Only the lines from the one holding "Continue the Blender" through the one holding "STRAND_SHYNESS = 0.5" are to be retyped, exactly as they appear, with both boundary lines included.

>> BEGIN Source data

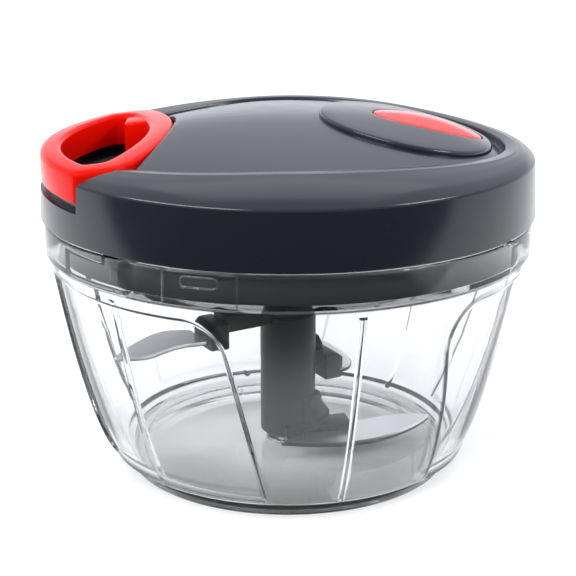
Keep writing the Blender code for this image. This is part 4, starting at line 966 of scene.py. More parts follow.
    def moved(self, radius: float, azimuth: float, z: float) -> Triple:
        """Puts the panels, ribs, pads and bayonet tracks on the spun shape.

        Args:
            radius: Radius of a vertex.
            azimuth: Its azimuth in degrees.
            z: Its height.

        Returns:
            Its new radius, azimuth and height.
        """
        base = azimuth - self.sector(azimuth)
        offset = read_table(self.column_shares, (self.sector(azimuth) + 60.0) / 120.0)
        middle_radius = (self.outer_radius(z) + self.inner_radius(z)) / 2
        in_wall = self.body_foot_z < z < self.body_top_z
        outside = radius > (middle_radius if z < self.body_top_z else self.band_radius - self.channel_deep)
        if z < self.floor_z - self.foot_margin and radius > self.boss_radius:
            outside = True
        turn = self.swirl(base + offset, z) if outside and radius > self.boss_radius else 0.0
        if outside and in_wall:
            radius -= self.panel_sink * self.panel_depth(base, offset, z)
        elif outside and self.band_z - self.step_reach < z < self.rim_z - self.rim_soft / 2:
            away = abs(self.sector(base + offset + turn) - self.pad_offset)
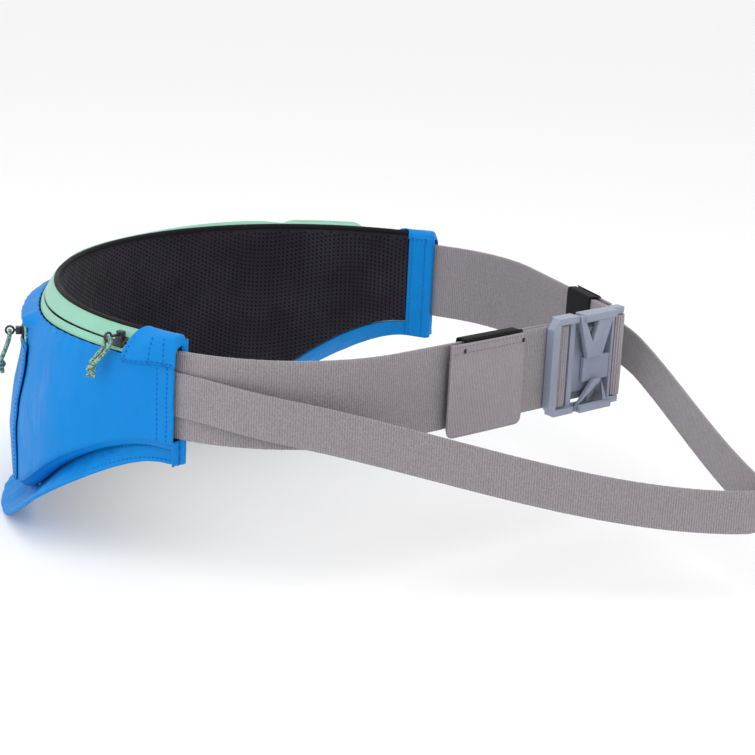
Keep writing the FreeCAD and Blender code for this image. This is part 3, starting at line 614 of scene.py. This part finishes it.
def buildHem():
    hem = clothGrid("bottomHem", spread(-wingAngle, wingAngle, 441), spread(0, 1, 13),
                    lambda a, s: polar(a, *hemPoint(a, s)), hemCloth)
    thicken(hem, 0.0021)
    addModifier(hem, "BEVEL", width=0.0006, segments=2, limit_method="ANGLE", angle_limit=0.9)
    applyAll(hem)
    keepPiece(hem, "pack", "shell_fabric", "bottom_hem")
    rows = []
    for share, offset in ((0.16, 1.25), (0.78, 1.2)):
        line = []
        for angle in spread(-wingAngle + 1, wingAngle - 1, 221):
            radius, height = hemPoint(angle, share)
            line.append(polar(angle, radius + offset, height + 0.15))
        rows.append(line)
    stitchRow("hemStitches", rows, "pack", "shell_fabric", blueThread)


pocket = {"halfAngle": 43.5, "top": 106.5, "depth": 1.6, "thickness": 0.9, "zipHeight": 111.0,
          "zipRadius": 185.0, "tapeStart": 0.6, "tapeEnd": 6.0}


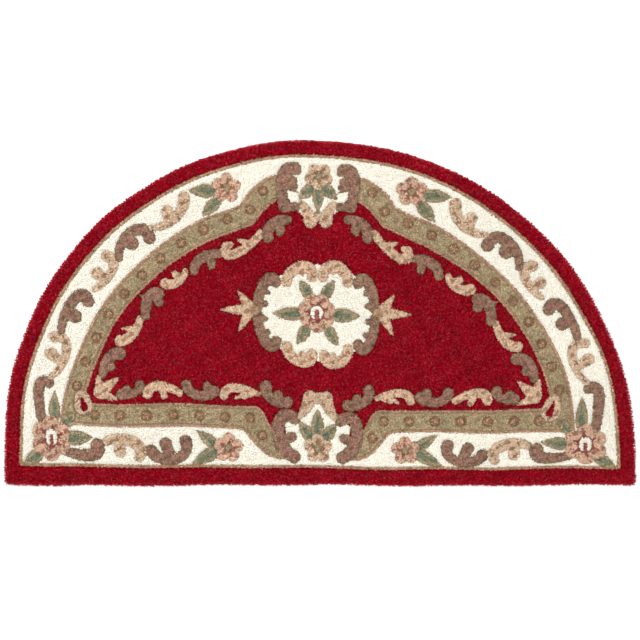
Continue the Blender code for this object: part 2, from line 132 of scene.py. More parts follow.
# The yarns, in screen colours: one near a shape's edge, one for its heart, and one for darker strands.
# The mottle is how much one tuft of it is lighter or darker than the next; it also scales the painted
# groove shade and the painted nap shading on that yarn.
Yarn = namedtuple("Yarn", "edge heart strand mottle")
YARNS = {
    "red": Yarn((136, 1, 21), (136, 1, 21), (130, 1, 19), 0.22),
    "ivory": Yarn((244, 239, 226), (242, 237, 223), (239, 233, 217), 0.03),
    "green": Yarn((172, 149, 117), (166, 149, 116), (150, 132, 102), 0.18),
    "sand": Yarn((192, 154, 124), (172, 138, 109), (158, 122, 96), 0.16),
    "guard": Yarn((188, 150, 119), (188, 150, 119), (158, 118, 88), 0.2),
    "taupe": Yarn((147, 124, 96), (154, 111, 99), (122, 94, 76), 0.2),
    "tan": Yarn((213, 187, 160), (198, 169, 141), (154, 119, 92), 0.14),
    "cream": Yarn((214, 185, 156), (205, 174, 146), (164, 127, 100), 0.14),
    "leaf": Yarn((168, 150, 118), (156, 140, 108), (130, 122, 92), 0.16),
    "vein": Yarn((120, 126, 103), (120, 126, 103), (98, 110, 92), 0.16),
    "petal": Yarn((207, 172, 146), (204, 168, 142), (154, 107, 88), 0.14),
    "blush": Yarn((172, 118, 98), (172, 118, 98), (150, 92, 78), 0.16),
    "deep blush": Yarn((160, 96, 82), (160, 96, 82), (142, 76, 68), 0.16),
    "umber": Yarn((170, 134, 105), (170, 134, 105), (142, 106, 80), 0.16),
    "rose": Yarn((158, 92, 80), (158, 92, 80), (140, 74, 66), 0.16),
    # The dot's edge colour is darker than its heart: partly a darker outline yarn, partly painted shade
    # round the raised dot.
    "dot": Yarn((140, 108, 80), (176, 142, 112), (150, 116, 88), 0.16),
}
# These are shaded into a shape, with no carved line round them.
UNCARVED = ("vein", "blush", "deep blush", "umber")
HEART_DEPTH = 2.6
HEART_UNEVENNESS = 1.3
STRAND_WAVES = (Wave(1.6, 3.4, 0), Wave(-2.3, 1.8, 1.7), Wave(3.6, -1.4, 0.4))
STRAND_FROM = 0.95
STRAND_UNEVENNESS = 0.9
STRAND_SHYNESS = 0.5

# A scroll's spine leaves its start and arrives at its end on the two headings, in degrees. Its half
# width is given at its start, middle and end. Each lobe grows from the spine at a share of its length
# to a disc of its own: a wide disc makes a bump, and a small one a thorn.
Scroll = namedtuple("Scroll", "yarn x y leave to_x to_y arrive start middle end lobes")
BORDER_SCROLLS = (
    Scroll("tan", 136, 283.5, -94, 167.5, 254, 5, 6, 5, 3, ((0.65, 152.5, 270.5, 5.6),)),
    Scroll("taupe", 169.5, 243.5, 75, 200, 222.5, -97, 6.3, 5.5, 4, ((0.7, 187.5, 238, 7.2),)),
    Scroll("tan", 212, 223.5, 190, 223, 191.5, -30, 6, 4.5, 3, ((0.7, 221, 206.5, 6),)),
    Scroll("taupe", 230, 179.5, 70, 257.8, 150, -82, 6.3, 5.5, 4.1, ((0.7, 243.5, 164.5, 7),)),
    Scroll("tan", 265, 142.8, 165, 267.5, 103, -35, 5.3, 4.4, 3, ((0.7, 268.5, 126, 6),)),
    Scroll("taupe", 269.5, 97, 30, 277, 57, -100, 5.3, 5.5, 4.5, ()),
    Scroll("taupe", 253, 31, 195, 220.5, 37.5, 80, 4.3, 6, 7.3, ()),
    Scroll("tan", 212.5, 41.5, 150, 179.5, 27.5, -60, 4, 6, 4.8, ((0.3, 198, 33, 6),)),
    Scroll("taupe", 168, 33.5, 235, 133.5, 42, 70, 6.2, 5, 6.3, ((0.45, 153.5, 40, 6),)),
)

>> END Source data

Solved problem »
Continue the Blender code for this object: part 2, from line 132 of scene.py. More parts follow.
# The yarns, in screen colours: one near a shape's edge, one for its heart, and one for darker strands.
# The mottle is how much one tuft of it is lighter or darker than the next; it also scales the painted
# groove shade and the painted nap shading on that yarn.
Yarn = namedtuple("Yarn", "edge heart strand mottle")
YARNS = {
    "red": Yarn((136, 1, 21), (136, 1, 21), (130, 1, 19), 0.22),
    "ivory": Yarn((244, 239, 226), (242, 237, 223), (239, 233, 217), 0.03),
    "green": Yarn((172, 149, 117), (166, 149, 116), (150, 132, 102), 0.18),
    "sand": Yarn((192, 154, 124), (172, 138, 109), (158, 122, 96), 0.16),
    "guard": Yarn((188, 150, 119), (188, 150, 119), (158, 118, 88), 0.2),
    "taupe": Yarn((147, 124, 96), (154, 111, 99), (122, 94, 76), 0.2),
    "tan": Yarn((213, 187, 160), (198, 169, 141), (154, 119, 92), 0.14),
    "cream": Yarn((214, 185, 156), (205, 174, 146), (164, 127, 100), 0.14),
    "leaf": Yarn((168, 150, 118), (156, 140, 108), (130, 122, 92), 0.16),
    "vein": Yarn((120, 126, 103), (120, 126, 103), (98, 110, 92), 0.16),
    "petal": Yarn((207, 172, 146), (204, 168, 142), (154, 107, 88), 0.14),
    "blush": Yarn((172, 118, 98), (172, 118, 98), (150, 92, 78), 0.16),
    "deep blush": Yarn((160, 96, 82), (160, 96, 82), (142, 76, 68), 0.16),
    "umber": Yarn((170, 134, 105), (170, 134, 105), (142, 106, 80), 0.16),
    "rose": Yarn((158, 92, 80), (158, 92, 80), (140, 74, 66), 0.16),
    # The dot's edge colour is darker than its heart: partly a darker outline yarn, partly painted shade
    # round the raised dot.
    "dot": Yarn((140, 108, 80), (176, 142, 112), (150, 116, 88), 0.16),
}
# These are shaded into a shape, with no carved line round them.
UNCARVED = ("vein", "blush", "deep blush", "umber")
HEART_DEPTH = 2.6
HEART_UNEVENNESS = 1.3
STRAND_WAVES = (Wave(1.6, 3.4, 0), Wave(-2.3, 1.8, 1.7), Wave(3.6, -1.4, 0.4))
STRAND_FROM = 0.95
STRAND_UNEVENNESS = 0.9
STRAND_SHYNESS = 0.5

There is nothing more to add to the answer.